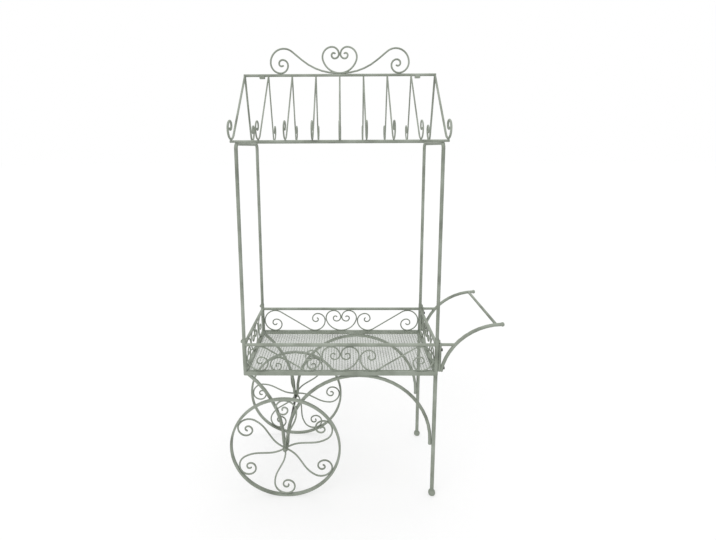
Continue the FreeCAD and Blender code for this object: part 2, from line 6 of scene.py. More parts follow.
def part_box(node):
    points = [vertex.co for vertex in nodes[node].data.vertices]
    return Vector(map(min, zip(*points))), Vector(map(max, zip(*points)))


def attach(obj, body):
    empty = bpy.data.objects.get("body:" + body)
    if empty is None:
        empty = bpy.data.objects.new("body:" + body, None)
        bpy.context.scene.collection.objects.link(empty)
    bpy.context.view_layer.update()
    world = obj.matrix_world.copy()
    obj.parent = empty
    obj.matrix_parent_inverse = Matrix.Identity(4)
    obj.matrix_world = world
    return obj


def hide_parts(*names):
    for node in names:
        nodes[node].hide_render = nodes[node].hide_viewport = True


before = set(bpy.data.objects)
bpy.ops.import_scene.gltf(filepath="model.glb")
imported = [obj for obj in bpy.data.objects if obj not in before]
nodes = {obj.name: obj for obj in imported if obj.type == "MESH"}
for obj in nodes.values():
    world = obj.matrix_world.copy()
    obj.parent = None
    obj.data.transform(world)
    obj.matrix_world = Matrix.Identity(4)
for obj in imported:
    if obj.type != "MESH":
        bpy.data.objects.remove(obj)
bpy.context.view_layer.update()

============

SET PROBLEM: Among the lines of the material, find those that hold the word "body" and copy them.

ANSWER TO THIS PROBLEM:
def attach(obj, body):
    empty = bpy.data.objects.get("body:" + body)
        empty = bpy.data.objects.new("body:" + body, None)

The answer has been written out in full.